## Given task:
Every record must be repeated exactly, with no omission.

## Records with modeling code:
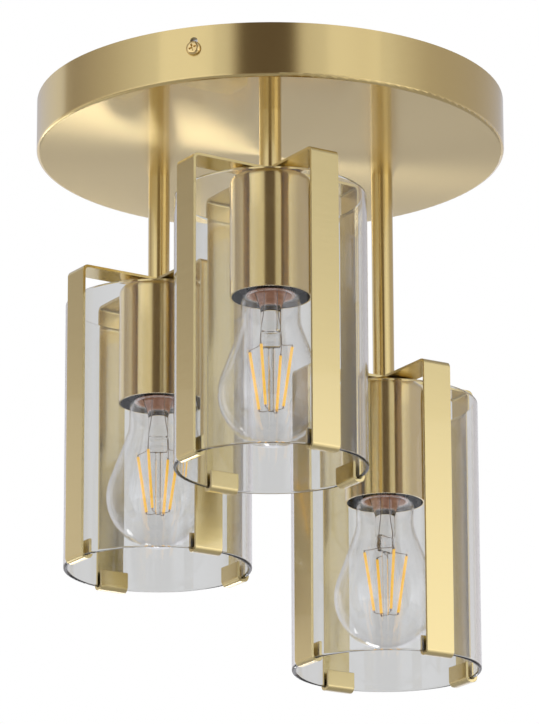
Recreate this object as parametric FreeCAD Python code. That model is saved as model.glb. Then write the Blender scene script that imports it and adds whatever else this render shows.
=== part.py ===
import FreeCAD, Part
import math
import os
from FreeCAD import Vector

# Semi flush ceiling light: a round pan canopy with three pendants at three heights.
# Each pendant is a tube stem, a cage of two crossed flat straps, a clear glass cylinder that
# stands in the hooked strap ends, a brass socket cup and a lamp bulb.
# Millimetres. Origin: centre of the canopy in the plane of the ceiling. +Z points up.

# Canopy pan
canopy_r = 140.0
canopy_depth = 32.6
canopy_wall = 1.2
canopy_corner_r = 2.0
canopy_inner_bevel = 0.9

# Pendants: how far the top of each strap cage hangs below the ceiling, and the turns round Z
# of the cage and of the screwed in bulb
pendant_circle_r = 78.0
pendants = {
    "short": {"drop": 70.2, "place_deg": -90.0, "cage_deg": -57.5, "bulb_deg": 0.0},
    "middle": {"drop": 99.7, "place_deg": 150.0, "cage_deg": -57.5, "bulb_deg": 0.0},
    "long": {"drop": 161.7, "place_deg": 30.0, "cage_deg": -58.5, "bulb_deg": 45.0},
}

# Stems and the threaded tubes in their ends
stem_r = 6.5
nipple_r = 4.95
nipple_bore_r = 3.5
nipple_in_stem = 12.0
thread_clearance = 0.05
hole_clearance = 0.2

# Nut and washer that hold each stem in the canopy
nut_across_flats = 14.0
nut_height = 4.0
washer_r = 8.5
washer_thick = 1.0
nipple_past_nut = 2.0

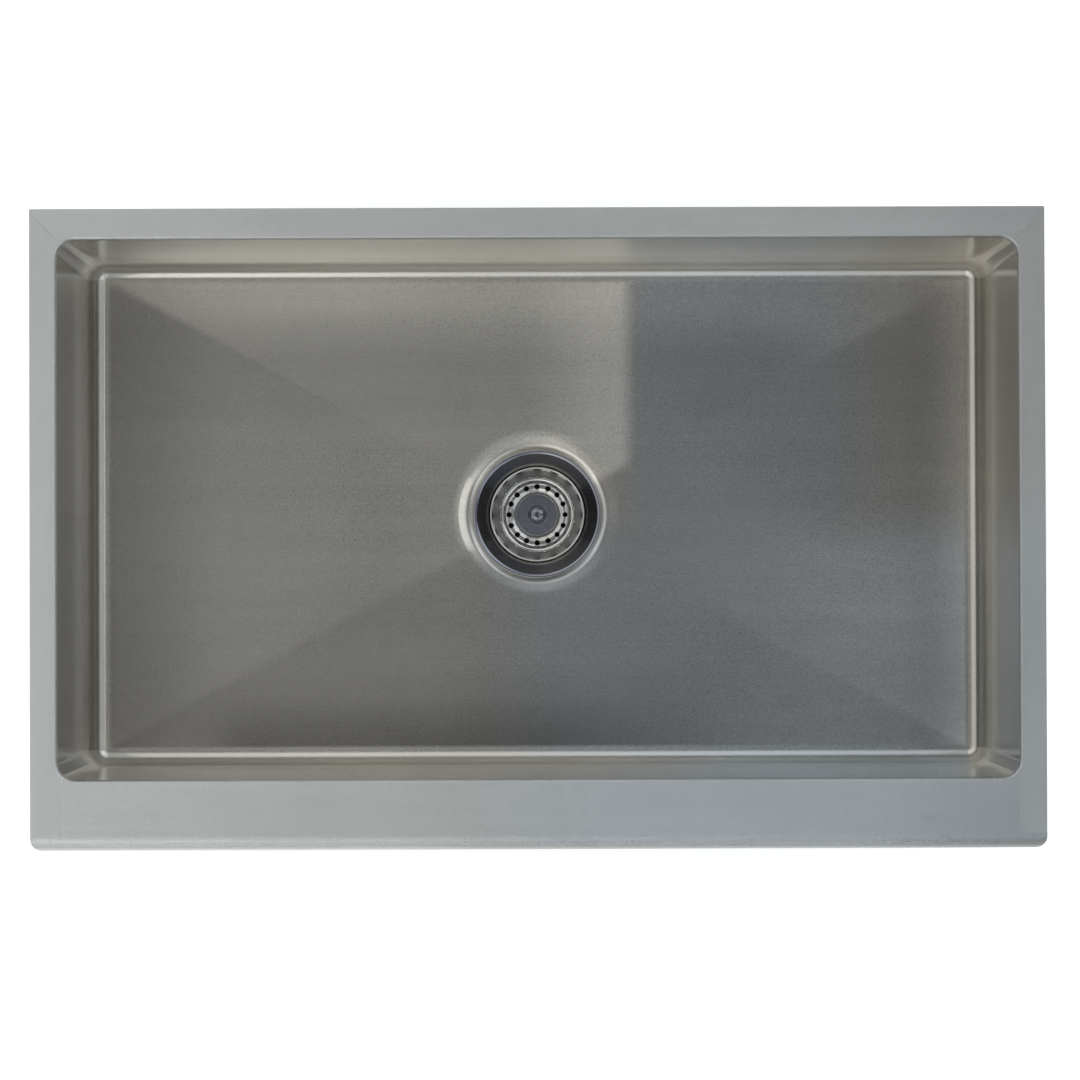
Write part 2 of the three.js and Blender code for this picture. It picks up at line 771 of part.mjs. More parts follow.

## Full solution:
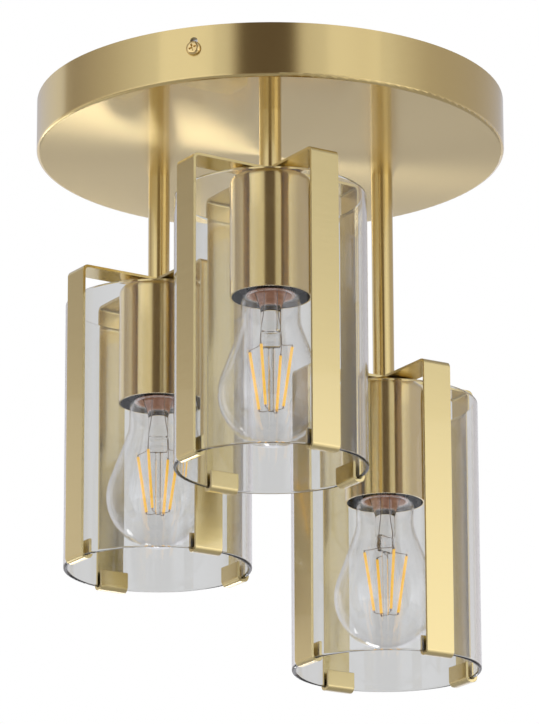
Recreate this object as parametric FreeCAD Python code. That model is saved as model.glb. Then write the Blender scene script that imports it and adds whatever else this render shows.
=== part.py ===
import FreeCAD, Part
import math
import os
from FreeCAD import Vector

# Semi flush ceiling light: a round pan canopy with three pendants at three heights.
# Each pendant is a tube stem, a cage of two crossed flat straps, a clear glass cylinder that
# stands in the hooked strap ends, a brass socket cup and a lamp bulb.
# Millimetres. Origin: centre of the canopy in the plane of the ceiling. +Z points up.

# Canopy pan
canopy_r = 140.0
canopy_depth = 32.6
canopy_wall = 1.2
canopy_corner_r = 2.0
canopy_inner_bevel = 0.9

# Pendants: how far the top of each strap cage hangs below the ceiling, and the turns round Z
# of the cage and of the screwed in bulb
pendant_circle_r = 78.0
pendants = {
    "short": {"drop": 70.2, "place_deg": -90.0, "cage_deg": -57.5, "bulb_deg": 0.0},
    "middle": {"drop": 99.7, "place_deg": 150.0, "cage_deg": -57.5, "bulb_deg": 0.0},
    "long": {"drop": 161.7, "place_deg": 30.0, "cage_deg": -58.5, "bulb_deg": 45.0},
}

# Stems and the threaded tubes in their ends
stem_r = 6.5
nipple_r = 4.95
nipple_bore_r = 3.5
nipple_in_stem = 12.0
thread_clearance = 0.05
hole_clearance = 0.2

# Nut and washer that hold each stem in the canopy
nut_across_flats = 14.0
nut_height = 4.0
washer_r = 8.5
washer_thick = 1.0
nipple_past_nut = 2.0

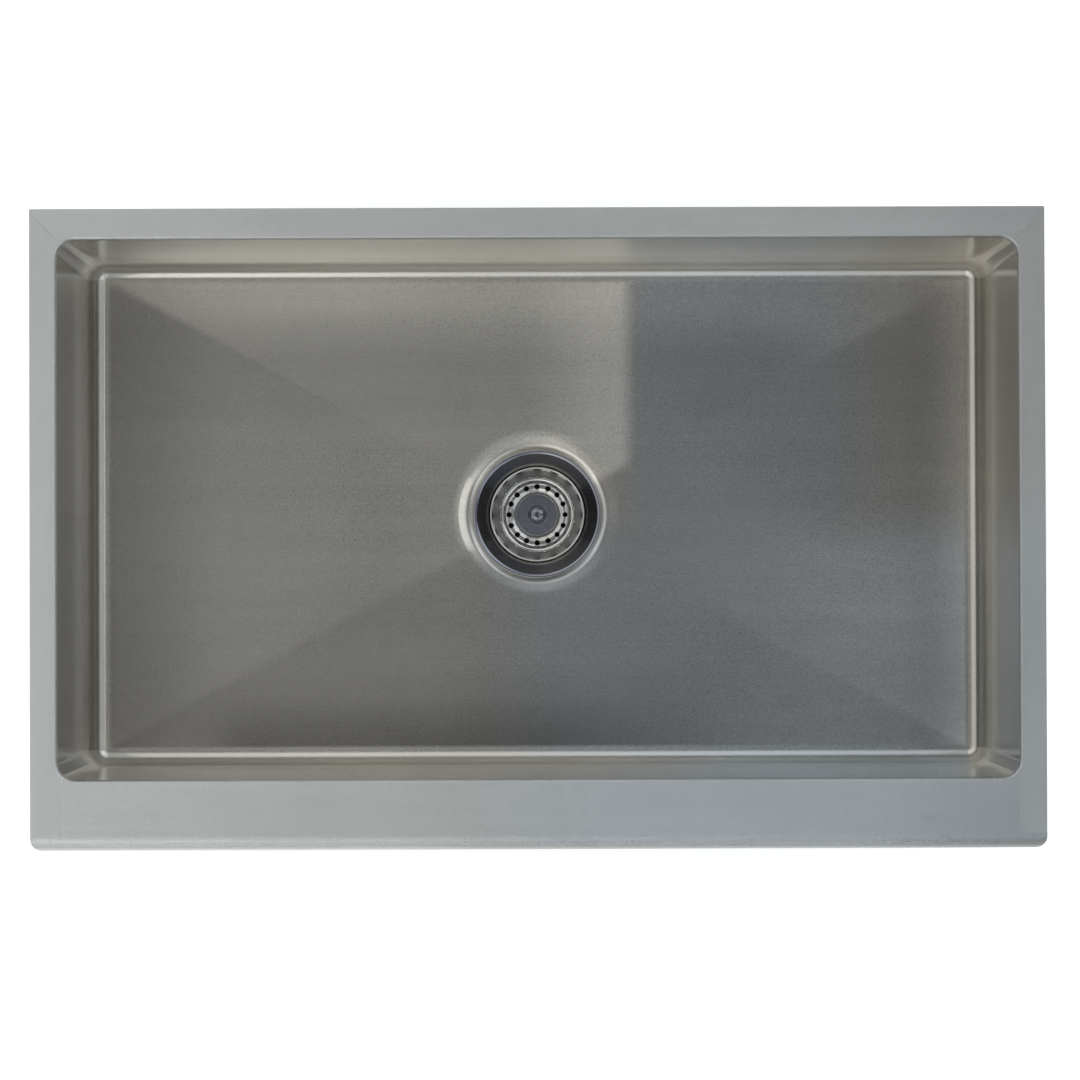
Write part 2 of the three.js and Blender code for this picture. It picks up at line 771 of part.mjs. More parts follow.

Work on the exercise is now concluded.